## Dataset content

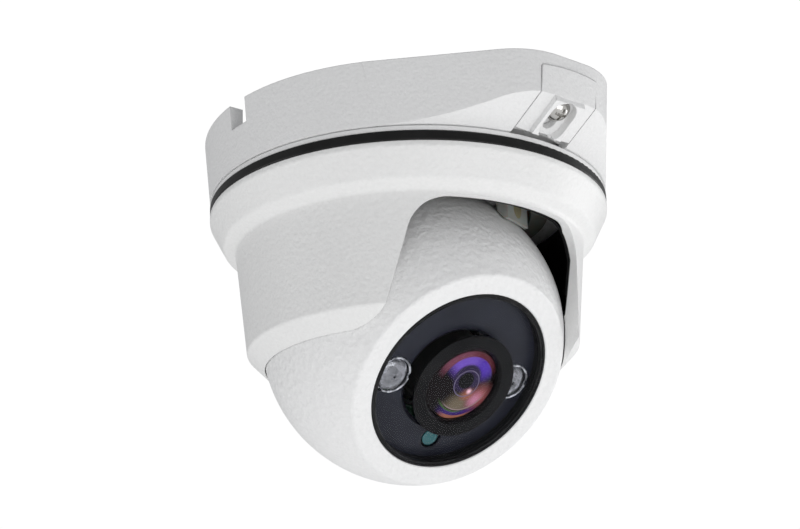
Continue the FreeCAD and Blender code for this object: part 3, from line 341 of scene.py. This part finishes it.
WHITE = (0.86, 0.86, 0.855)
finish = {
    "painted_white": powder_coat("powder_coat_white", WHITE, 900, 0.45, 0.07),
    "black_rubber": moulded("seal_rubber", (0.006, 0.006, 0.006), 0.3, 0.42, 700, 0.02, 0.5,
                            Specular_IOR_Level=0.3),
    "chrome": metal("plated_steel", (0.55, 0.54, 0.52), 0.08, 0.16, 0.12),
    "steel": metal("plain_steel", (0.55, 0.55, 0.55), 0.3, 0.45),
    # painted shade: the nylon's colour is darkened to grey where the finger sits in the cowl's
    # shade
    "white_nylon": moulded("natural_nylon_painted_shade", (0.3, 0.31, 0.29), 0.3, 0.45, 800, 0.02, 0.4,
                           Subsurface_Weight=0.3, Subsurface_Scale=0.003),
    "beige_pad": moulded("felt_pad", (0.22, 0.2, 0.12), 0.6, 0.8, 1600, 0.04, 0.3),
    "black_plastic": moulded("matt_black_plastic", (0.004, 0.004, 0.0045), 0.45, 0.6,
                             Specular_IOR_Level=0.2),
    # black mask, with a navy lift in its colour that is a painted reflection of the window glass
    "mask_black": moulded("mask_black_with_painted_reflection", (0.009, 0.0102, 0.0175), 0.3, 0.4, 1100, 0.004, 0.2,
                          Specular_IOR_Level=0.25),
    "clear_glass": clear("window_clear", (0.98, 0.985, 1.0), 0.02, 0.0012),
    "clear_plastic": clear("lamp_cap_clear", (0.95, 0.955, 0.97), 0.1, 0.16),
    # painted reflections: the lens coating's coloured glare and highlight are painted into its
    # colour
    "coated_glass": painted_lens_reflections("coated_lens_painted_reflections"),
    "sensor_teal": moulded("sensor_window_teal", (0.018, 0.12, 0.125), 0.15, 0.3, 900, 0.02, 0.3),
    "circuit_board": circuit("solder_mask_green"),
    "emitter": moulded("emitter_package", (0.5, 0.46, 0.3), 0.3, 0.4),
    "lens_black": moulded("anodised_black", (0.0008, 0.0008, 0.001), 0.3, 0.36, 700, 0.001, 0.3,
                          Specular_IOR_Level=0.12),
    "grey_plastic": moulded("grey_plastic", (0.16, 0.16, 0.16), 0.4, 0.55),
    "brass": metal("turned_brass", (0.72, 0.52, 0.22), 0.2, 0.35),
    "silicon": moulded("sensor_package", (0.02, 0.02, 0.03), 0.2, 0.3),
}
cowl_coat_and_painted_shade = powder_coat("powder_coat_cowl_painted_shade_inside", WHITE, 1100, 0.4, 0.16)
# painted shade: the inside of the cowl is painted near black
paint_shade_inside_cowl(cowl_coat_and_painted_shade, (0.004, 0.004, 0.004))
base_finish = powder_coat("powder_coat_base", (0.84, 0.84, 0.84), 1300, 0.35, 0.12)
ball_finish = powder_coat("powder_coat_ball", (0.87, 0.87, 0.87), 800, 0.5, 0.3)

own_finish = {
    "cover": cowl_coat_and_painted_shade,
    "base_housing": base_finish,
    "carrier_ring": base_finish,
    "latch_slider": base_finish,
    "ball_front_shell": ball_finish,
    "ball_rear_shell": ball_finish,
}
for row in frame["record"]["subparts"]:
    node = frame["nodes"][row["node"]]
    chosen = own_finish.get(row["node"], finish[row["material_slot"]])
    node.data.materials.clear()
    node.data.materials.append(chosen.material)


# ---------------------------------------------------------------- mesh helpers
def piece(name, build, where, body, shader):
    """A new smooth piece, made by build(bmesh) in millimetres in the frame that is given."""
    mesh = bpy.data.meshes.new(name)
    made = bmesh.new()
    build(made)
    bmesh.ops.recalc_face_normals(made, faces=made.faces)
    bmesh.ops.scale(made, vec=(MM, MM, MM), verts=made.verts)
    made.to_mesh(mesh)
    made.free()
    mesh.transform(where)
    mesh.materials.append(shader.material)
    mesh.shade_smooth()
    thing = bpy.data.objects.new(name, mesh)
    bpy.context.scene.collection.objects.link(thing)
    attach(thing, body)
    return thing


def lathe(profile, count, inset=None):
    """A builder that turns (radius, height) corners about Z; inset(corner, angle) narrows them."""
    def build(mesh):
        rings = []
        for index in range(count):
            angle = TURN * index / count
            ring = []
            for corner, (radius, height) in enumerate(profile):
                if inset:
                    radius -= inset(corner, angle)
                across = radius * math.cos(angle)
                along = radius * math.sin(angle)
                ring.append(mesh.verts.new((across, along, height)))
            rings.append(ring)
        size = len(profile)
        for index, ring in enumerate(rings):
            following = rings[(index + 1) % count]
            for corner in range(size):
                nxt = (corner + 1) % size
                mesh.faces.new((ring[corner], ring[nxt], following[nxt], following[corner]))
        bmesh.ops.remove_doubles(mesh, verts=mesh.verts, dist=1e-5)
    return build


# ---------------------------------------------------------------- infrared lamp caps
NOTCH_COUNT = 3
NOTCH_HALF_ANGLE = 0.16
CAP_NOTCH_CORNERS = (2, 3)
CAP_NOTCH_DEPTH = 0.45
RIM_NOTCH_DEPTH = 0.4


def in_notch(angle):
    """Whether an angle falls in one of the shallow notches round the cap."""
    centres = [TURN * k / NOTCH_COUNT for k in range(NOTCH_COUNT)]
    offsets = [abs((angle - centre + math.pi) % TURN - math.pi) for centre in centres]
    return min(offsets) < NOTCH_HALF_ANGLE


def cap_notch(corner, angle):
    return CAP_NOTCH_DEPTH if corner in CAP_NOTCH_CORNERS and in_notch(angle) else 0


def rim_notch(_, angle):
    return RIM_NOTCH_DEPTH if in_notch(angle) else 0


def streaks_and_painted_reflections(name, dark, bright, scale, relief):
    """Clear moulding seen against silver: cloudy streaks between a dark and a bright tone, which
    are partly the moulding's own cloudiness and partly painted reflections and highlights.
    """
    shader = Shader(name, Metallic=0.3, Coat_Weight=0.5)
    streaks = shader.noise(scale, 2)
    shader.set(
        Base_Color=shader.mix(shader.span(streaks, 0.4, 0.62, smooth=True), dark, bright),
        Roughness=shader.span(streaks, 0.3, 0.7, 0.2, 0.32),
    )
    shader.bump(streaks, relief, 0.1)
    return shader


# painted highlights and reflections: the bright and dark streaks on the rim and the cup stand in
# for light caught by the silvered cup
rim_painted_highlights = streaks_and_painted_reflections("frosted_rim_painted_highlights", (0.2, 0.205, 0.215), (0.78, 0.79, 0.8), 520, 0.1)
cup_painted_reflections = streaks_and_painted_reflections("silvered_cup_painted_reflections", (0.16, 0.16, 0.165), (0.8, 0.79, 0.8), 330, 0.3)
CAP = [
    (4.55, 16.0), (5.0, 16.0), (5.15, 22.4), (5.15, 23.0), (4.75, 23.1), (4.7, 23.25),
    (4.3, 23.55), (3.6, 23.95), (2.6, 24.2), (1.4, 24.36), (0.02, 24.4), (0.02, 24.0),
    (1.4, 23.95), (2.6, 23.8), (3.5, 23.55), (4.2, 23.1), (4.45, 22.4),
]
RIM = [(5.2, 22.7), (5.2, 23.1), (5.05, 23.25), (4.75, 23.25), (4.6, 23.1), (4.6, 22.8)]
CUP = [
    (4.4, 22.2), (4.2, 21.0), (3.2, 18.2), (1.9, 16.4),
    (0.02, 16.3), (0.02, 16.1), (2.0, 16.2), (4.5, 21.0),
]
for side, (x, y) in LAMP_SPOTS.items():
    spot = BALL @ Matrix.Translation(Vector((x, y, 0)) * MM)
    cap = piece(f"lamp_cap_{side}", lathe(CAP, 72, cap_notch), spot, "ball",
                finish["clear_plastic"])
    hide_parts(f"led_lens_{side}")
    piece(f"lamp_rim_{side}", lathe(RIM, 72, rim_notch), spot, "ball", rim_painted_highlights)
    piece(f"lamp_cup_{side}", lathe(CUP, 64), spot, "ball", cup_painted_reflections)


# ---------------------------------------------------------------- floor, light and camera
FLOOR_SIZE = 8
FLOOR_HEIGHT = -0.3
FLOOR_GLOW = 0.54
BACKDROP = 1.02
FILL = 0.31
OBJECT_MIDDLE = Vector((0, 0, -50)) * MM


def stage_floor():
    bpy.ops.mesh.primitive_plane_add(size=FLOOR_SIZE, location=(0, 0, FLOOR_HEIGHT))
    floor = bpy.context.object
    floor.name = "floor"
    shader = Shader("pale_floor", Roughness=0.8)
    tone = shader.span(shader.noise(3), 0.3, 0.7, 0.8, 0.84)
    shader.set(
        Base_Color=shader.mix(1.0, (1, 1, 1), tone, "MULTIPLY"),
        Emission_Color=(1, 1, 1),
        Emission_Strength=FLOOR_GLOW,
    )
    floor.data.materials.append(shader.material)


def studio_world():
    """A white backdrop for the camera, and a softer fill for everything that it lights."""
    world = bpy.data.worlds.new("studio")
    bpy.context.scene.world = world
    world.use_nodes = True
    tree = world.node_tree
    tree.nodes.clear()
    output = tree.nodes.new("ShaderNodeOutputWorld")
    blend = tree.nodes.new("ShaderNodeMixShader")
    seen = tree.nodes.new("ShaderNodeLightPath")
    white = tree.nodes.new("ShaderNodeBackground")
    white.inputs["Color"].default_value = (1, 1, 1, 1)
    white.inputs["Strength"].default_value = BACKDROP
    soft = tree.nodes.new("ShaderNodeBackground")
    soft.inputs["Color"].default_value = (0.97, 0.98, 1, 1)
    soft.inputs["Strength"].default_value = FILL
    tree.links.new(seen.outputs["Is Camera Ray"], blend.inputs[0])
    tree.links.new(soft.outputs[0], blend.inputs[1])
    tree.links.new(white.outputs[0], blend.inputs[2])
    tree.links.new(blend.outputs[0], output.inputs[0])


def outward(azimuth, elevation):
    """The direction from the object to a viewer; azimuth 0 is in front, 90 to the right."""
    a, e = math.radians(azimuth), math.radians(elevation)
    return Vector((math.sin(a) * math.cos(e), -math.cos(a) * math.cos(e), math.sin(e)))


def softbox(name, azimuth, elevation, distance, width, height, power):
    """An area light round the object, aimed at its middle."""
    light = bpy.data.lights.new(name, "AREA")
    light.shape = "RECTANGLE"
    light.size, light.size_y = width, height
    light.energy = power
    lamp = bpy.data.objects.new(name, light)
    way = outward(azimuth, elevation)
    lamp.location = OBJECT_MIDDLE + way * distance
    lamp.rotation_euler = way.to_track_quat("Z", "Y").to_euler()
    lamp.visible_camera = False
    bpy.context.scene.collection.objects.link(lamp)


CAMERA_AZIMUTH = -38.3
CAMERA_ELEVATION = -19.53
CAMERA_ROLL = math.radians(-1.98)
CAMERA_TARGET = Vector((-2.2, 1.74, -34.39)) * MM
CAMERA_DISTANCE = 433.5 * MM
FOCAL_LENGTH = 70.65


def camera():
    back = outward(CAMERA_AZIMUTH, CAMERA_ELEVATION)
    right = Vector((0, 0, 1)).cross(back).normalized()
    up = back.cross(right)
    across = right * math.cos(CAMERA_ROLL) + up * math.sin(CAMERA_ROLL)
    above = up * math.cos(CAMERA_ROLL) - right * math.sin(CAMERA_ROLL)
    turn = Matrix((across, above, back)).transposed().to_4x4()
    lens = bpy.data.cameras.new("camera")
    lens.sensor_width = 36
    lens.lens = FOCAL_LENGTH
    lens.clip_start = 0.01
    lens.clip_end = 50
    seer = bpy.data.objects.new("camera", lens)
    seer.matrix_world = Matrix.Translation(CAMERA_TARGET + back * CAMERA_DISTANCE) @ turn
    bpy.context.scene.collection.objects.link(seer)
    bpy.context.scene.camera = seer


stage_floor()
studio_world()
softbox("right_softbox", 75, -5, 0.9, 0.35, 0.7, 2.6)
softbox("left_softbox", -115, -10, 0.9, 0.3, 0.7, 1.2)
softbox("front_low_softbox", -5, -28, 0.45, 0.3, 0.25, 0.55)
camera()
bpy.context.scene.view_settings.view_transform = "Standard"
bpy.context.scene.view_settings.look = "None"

## Prompt
Repeat word for word the lines from the line containing "attach(thing, body)" to the line containing "return min(offsets) < NOTCH_HALF_ANGLE", both lines included; nothing else should appear.

## Full output
    attach(thing, body)
    return thing


def lathe(profile, count, inset=None):
    """A builder that turns (radius, height) corners about Z; inset(corner, angle) narrows them."""
    def build(mesh):
        rings = []
        for index in range(count):
            angle = TURN * index / count
            ring = []
            for corner, (radius, height) in enumerate(profile):
                if inset:
                    radius -= inset(corner, angle)
                across = radius * math.cos(angle)
                along = radius * math.sin(angle)
                ring.append(mesh.verts.new((across, along, height)))
            rings.append(ring)
        size = len(profile)
        for index, ring in enumerate(rings):
            following = rings[(index + 1) % count]
            for corner in range(size):
                nxt = (corner + 1) % size
                mesh.faces.new((ring[corner], ring[nxt], following[nxt], following[corner]))
        bmesh.ops.remove_doubles(mesh, verts=mesh.verts, dist=1e-5)
    return build


# ---------------------------------------------------------------- infrared lamp caps
NOTCH_COUNT = 3
NOTCH_HALF_ANGLE = 0.16
CAP_NOTCH_CORNERS = (2, 3)
CAP_NOTCH_DEPTH = 0.45
RIM_NOTCH_DEPTH = 0.4


def in_notch(angle):
    """Whether an angle falls in one of the shallow notches round the cap."""
    centres = [TURN * k / NOTCH_COUNT for k in range(NOTCH_COUNT)]
    offsets = [abs((angle - centre + math.pi) % TURN - math.pi) for centre in centres]
    return min(offsets) < NOTCH_HALF_ANGLE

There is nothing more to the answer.